Yes, Aardvaark IV (ugh) is the name of the planet this campaign takes place on.
So… Is #382 Worth It?
That’s the question, isn’t it? Well, if you’re not a Necron player jonesing to get any info you can on the new shiny releases, there’s still a lot of different stuff crammed into this month’s issue; but with most articles (or what-have-you) being only two or three pages in length, each article feels shallow to say the least.
The only unlooked-for thing I saw in the book that was kind of cool was the part of the Army Workshop article (pages 100-101) showing some of the organisational structure behind the Sisters of Battle.

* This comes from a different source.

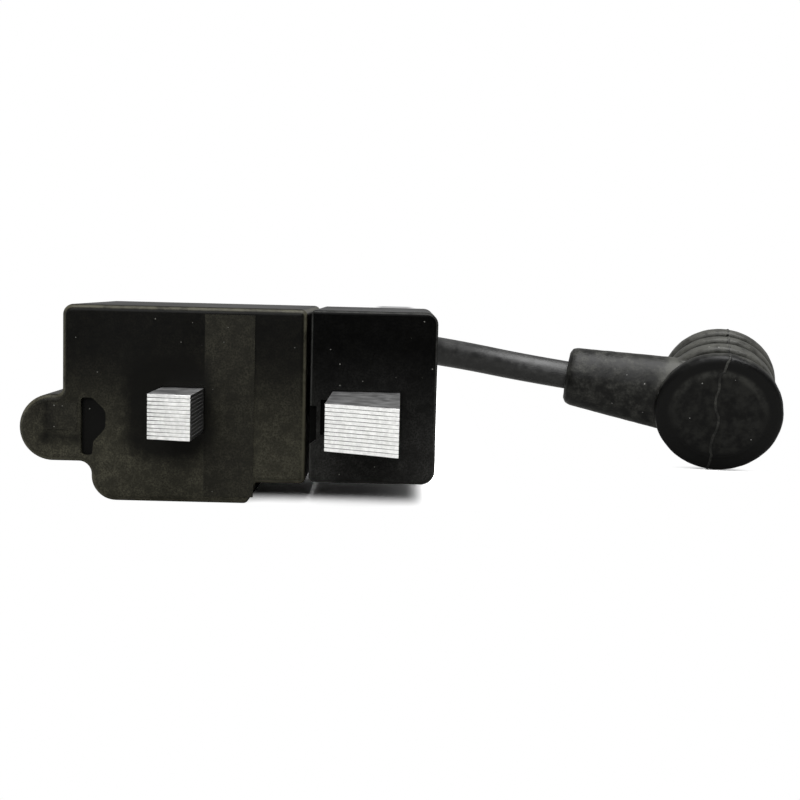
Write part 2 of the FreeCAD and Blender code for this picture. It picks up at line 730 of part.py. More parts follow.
def boot_frame():
    """The boot's barrel axis, its sleeve axis and the middle of its closed face."""
    sleeve_axis = unit(Vec(*LEAD_ROUTE[-2]) - Vec(*LEAD_ROUTE[-1]))
    yaw, tilt = radians(BOOT_YAW), radians(BOOT_TILT)
    rough = Vec(sin(yaw) * cos(tilt), cos(yaw) * cos(tilt), sin(tilt))
    barrel_axis = unit(rough - sleeve_axis * rough.dot(sleeve_axis))
    crossing = along(LEAD_ROUTE[-1], sleeve_axis, SLEEVE_GRIP - SLEEVE_LENGTH)
    return barrel_axis, sleeve_axis, crossing - barrel_axis * SLEEVE_OFFSET


def in_boot_place(shape):
    """A shape made with the barrel along Z and the sleeve along X, put where the boot is."""
    barrel_axis, sleeve_axis, face_middle = boot_frame()
    side = barrel_axis.cross(sleeve_axis)
    matrix = FreeCAD.Matrix(
        sleeve_axis.x, side.x, barrel_axis.x, face_middle.x,
        sleeve_axis.y, side.y, barrel_axis.y, face_middle.y,
        sleeve_axis.z, side.z, barrel_axis.z, face_middle.z,
        0, 0, 0, 1,
    )
    placed = shape.copy()
    placed.Placement = FreeCAD.Placement(matrix)
    return placed


def ring_profile(start, end):
    """The outline of one raised ring of the barrel, from its neck and back to it."""
    rise = [(NECK_RADIUS, 0), (RING_RADIUS - 0.5, 0.05), (RING_RADIUS - 0.13, 0.32), (RING_RADIUS, 0.75)]
    fall = [(radius, end - inward) for radius, inward in reversed(rise)]
    return [(radius, start + inward) for radius, inward in rise] + fall


def barrel():
    """The closed barrel: a thick disc, a neck, and three raised rings up to the mouth."""
    outline = [(0, 0), (7.8, 0), (8.3, 0.25), (10.1, 0.25), (10.75, 0.55), (DISC_RADIUS, 1.1)]
    outline += [(DISC_RADIUS, 2.4), (10.7, 2.9), (NECK_RADIUS, 3.3)]
    for start, end in ((6.5, 9.5), (10.5, 12.7), (13.7, 16.2)):
        outline += ring_profile(start, end)
    outline += [(8.5, BARREL_LENGTH - 0.3), (8.2, BARREL_LENGTH), (0, BARREL_LENGTH)]
    points = [Vec(radius, 0, height) for radius, height in outline]
    wire = Part.makePolygon(points + points[:1])
    return Part.Face(wire).revolve(Vec(0, 0, 0), Vec(0, 0, 1), 360)


def sleeve_section(distance, half_height, half_width, drop):
    """An oval across the sleeve at a distance from the barrel's axis."""
    middle = Vec(distance, -drop, SLEEVE_OFFSET)
    oval = Part.Ellipse(middle + Vec(0, half_height, 0), middle + Vec(0, 0, half_width), middle)
    return Part.Wire(oval.toShape())


def boot_sleeve():
    """The tapered sleeve, oval beside the barrel and nearly round where the lead goes in."""
    sections = [
        sleeve_section(2.0, 6.9, 5.4, 0.3),
        sleeve_section(10.0, 6.75, 5.3, 0.4),
        sleeve_section(SLEEVE_LENGTH - 1.3, 5.3, 4.9, 0.05),
        sleeve_section(SLEEVE_LENGTH - 0.5, 5.0, 4.65, 0.0),
        sleeve_section(SLEEVE_LENGTH, 4.2, 3.95, 0.0),
    ]
    return Part.makeLoft(sections, True, True)


def plug_boot():
    """The right-angle rubber boot, hollow for the plug and for the lead."""
    lead_end = SLEEVE_LENGTH - SLEEVE_GRIP
    plug_socket = rod((0, 0, PLUG_SOCKET_START), (0, 0, BARREL_LENGTH + 1), PLUG_SOCKET_RADIUS)
    clip_chamber = rod((0, 0, CLIP_CHAMBER_START), (0, 0, PLUG_SOCKET_START), CLIP_CHAMBER_RADIUS)
    lead_bore = rod((lead_end, 0, SLEEVE_OFFSET), (SLEEVE_LENGTH + 1, 0, SLEEVE_OFFSET), LEAD_RADIUS)
    tail_way = rod((0, 0, SLEEVE_OFFSET), (lead_end + 1, 0, SLEEVE_OFFSET), 0.6)
    solid = joined([barrel(), boot_sleeve()])
    return in_boot_place(solid.cut([plug_socket, clip_chamber, lead_bore, tail_way]))


def boot_spring():
    """The plug clip: three close turns of spring wire with a tail into the lead's conductor."""
    wire_radius, turn_radius = 0.5, 3.1
    turns = [
        Part.makeTorus(turn_radius, wire_radius, Vec(0, 0, SLEEVE_OFFSET + step * 0.95))
        for step in (-1, 0, 1)
    ]
    lead_end = SLEEVE_LENGTH - SLEEVE_GRIP
    tail = rod((turn_radius, 0, SLEEVE_OFFSET), (lead_end, 0, SLEEVE_OFFSET), wire_radius)
    return in_boot_place(joined(turns + [tail]))


def lead_pieces():
    """The lead's rubber cover and its conductor."""
    radii = bend_radii(LEAD_ROUTE)
    wire = route_wire(LEAD_ROUTE, radii)
    core = tube_on(wire, LEAD_ROUTE, LEAD_CORE_RADIUS)
    full = tube_on(wire, LEAD_ROUTE, LEAD_RADIUS)
    expected = pi * LEAD_RADIUS ** 2 * wire.Length
    print("lead length %.1f, radii %s" % (wire.Length, [round(radius, 1) for radius in radii]))
    print("lead volume %.1f of %.1f" % (full.Volume, expected))
    return full.cut(core), core


# ---- the whole part -------------------------------------------------------------------------

def all_nodes():
    """Every piece by its name, before the origin is set."""
    cover, core = lead_pieces()
    return {
        "module_case": module_case(),
        "coil_case": coil_case(),
        "module_potting": module_potting(),
        "coil_potting": coil_potting(),
        "left_leg_laminations": leg_sheets(LEFT_LEG_X, LEFT_LEG_WIDTH),
        "right_leg_laminations": leg_sheets(RIGHT_LEG_X, RIGHT_LEG_WIDTH),
        "yoke_laminations": yoke_sheets(),
        "core_rivets": core_rivets(),
        "mounting_bushes": mounting_bushes(),
        "charge_bobbin": charge_bobbin(),
        "charge_winding": charge_winding(),
        "trigger_winding": trigger_winding(),
        "primary_bobbin": primary_bobbin(),
        "primary_winding": primary_winding(),
        "insulation_wrap": insulation_wrap(),
        "secondary_bobbin": secondary_bobbin(),
        "secondary_winding": secondary_winding(),
        "ht_contact_pin": ht_contact_pin(),
        "circuit_board": circuit_board(),
        "discharge_capacitor": discharge_capacitor(),
        "thyristor": thyristor(),
        "diodes": diodes(),
        "resistors": resistors(),
        "control_chip": control_chip(),
        "winding_wires": winding_wires(),
        "primary_links": primary_links(),
        "kill_terminal": kill_terminal(),
        "earth_strap": earth_strap(),
        "lead_grommet": lead_grommet(),
        "ht_lead_cover": cover,
        "ht_lead_core": core,
        "plug_boot": plug_boot(),
        "boot_spring": boot_spring(),
    }


ON_THE_LEAD = ("ht_lead_cover", "ht_lead_core", "plug_boot", "boot_spring")


def origin_shift(nodes):
    """The move that puts the origin below the middle of the rigid parts."""
    rigid = Part.makeCompound([shape for name, shape in nodes.items() if name not in ON_THE_LEAD])
    box = rigid.optimalBoundingBox(False)
    return Vec(-(box.XMin + box.XMax) / 2, -(box.YMin + box.YMax) / 2, 0)


def main():
    """Build every piece, set the origin and write one file for each."""
    os.makedirs("parts", exist_ok=True)
    nodes = all_nodes()
    shift = origin_shift(nodes)
    print("origin shift %.3f %.3f" % (shift.x, shift.y))
    for name, shape in nodes.items():
        shape.translate(shift)
        box = shape.optimalBoundingBox(False)
        print("%-22s solids %2d valid %s volume %9.2f z %.3f..%.3f" % (
            name, len(shape.Solids), shape.isValid(), shape.Volume, box.ZMin, box.ZMax))
        shape.exportStep("parts/%s.step" % name)


main()
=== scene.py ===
import json
import math
import random

import bmesh
import bpy
from mathutils import Matrix, Vector


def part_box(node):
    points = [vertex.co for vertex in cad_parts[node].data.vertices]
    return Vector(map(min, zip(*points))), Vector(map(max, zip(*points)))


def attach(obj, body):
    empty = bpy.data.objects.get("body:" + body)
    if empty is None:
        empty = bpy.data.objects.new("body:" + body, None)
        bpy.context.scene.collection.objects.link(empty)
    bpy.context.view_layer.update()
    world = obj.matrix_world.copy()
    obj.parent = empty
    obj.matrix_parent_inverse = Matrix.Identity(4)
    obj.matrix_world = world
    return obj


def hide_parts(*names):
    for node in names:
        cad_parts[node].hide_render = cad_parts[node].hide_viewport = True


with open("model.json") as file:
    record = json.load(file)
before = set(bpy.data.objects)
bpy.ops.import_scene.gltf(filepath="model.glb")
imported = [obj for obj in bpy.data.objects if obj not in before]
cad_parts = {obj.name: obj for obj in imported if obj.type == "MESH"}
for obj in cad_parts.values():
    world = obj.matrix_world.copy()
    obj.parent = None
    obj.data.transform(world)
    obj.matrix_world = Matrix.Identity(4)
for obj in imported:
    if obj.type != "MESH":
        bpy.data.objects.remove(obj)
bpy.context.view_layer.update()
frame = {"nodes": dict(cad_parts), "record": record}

MM = 0.001
NODES = frame["nodes"]
random.seed(4)

# ---- places read from the frame --------------------------------------------------------------
# The case frame has X along the cases, Y = 0 at their front face and Z = 0 at the floor.

TAB_LEFT_X = -32.6
BAND_HEIGHT = 0.12
CASE_LOW, CASE_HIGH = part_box("module_case")
COIL_LOW, COIL_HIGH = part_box("coil_case")
CASE_ORIGIN = Vector((CASE_LOW.x - TAB_LEFT_X * MM, CASE_LOW.y + BAND_HEIGHT * MM, 0.0))


def in_case(x, y, z):
    """A point of the case frame, given in millimetres, in the row frame."""
    return CASE_ORIGIN + Vector((x, y, z)) * MM


def mount(name):
    """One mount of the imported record."""
    return next(entry for entry in frame["record"]["mounts"] if entry["name"] == name)


# ---- small helpers ---------------------------------------------------------------------------

def new_object(name, mesh):
    """An object for a mesh, in the scene."""
    made = bpy.data.objects.new(name, mesh)
    bpy.context.scene.collection.objects.link(made)
    return made


def smooth(mesh, angle=40):
    """Smooth shading with sharp edges kept above an angle."""
    mesh.polygons.foreach_set("use_smooth", [True] * len(mesh.polygons))
    mesh.set_sharp_from_angle(angle=math.radians(angle))


def bevelled_copy(node, width, segments=2, angle=35):
    """A copy of a CAD node with its edges rounded, which stands for the node."""
    source = NODES[node]
    mesh = source.data.copy()
    work = bmesh.new()
    work.from_mesh(mesh)
    bmesh.ops.remove_doubles(work, verts=work.verts, dist=0.004 * MM)
    bmesh.ops.dissolve_limit(work, angle_limit=math.radians(1.0), verts=work.verts, edges=work.edges)
    work.to_mesh(mesh)
    work.free()
    copy = new_object(node + "_detailed", mesh)
    bevel = copy.modifiers.new("rounded edges", "BEVEL")
    bevel.width = width * MM
    bevel.segments = segments
    bevel.limit_method = "ANGLE"
    bevel.angle_limit = math.radians(angle)
    bevel.harden_normals = False
    smooth(mesh, angle)
    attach(copy, "root")
    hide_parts(node)
    return copy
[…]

It detailed which Orders come from / are tied to which Convent Worlds (I tend to be a sucker for this kind of back ground information, so whereas I think it’ pretty neat, I’m sure I’m in the minority!)
My verdict: not a bad issue–especially if you’re a Necron player–but I might suggest putting your purchasing dollars towards a publication with a bit more depth…or product that would be of more use to you.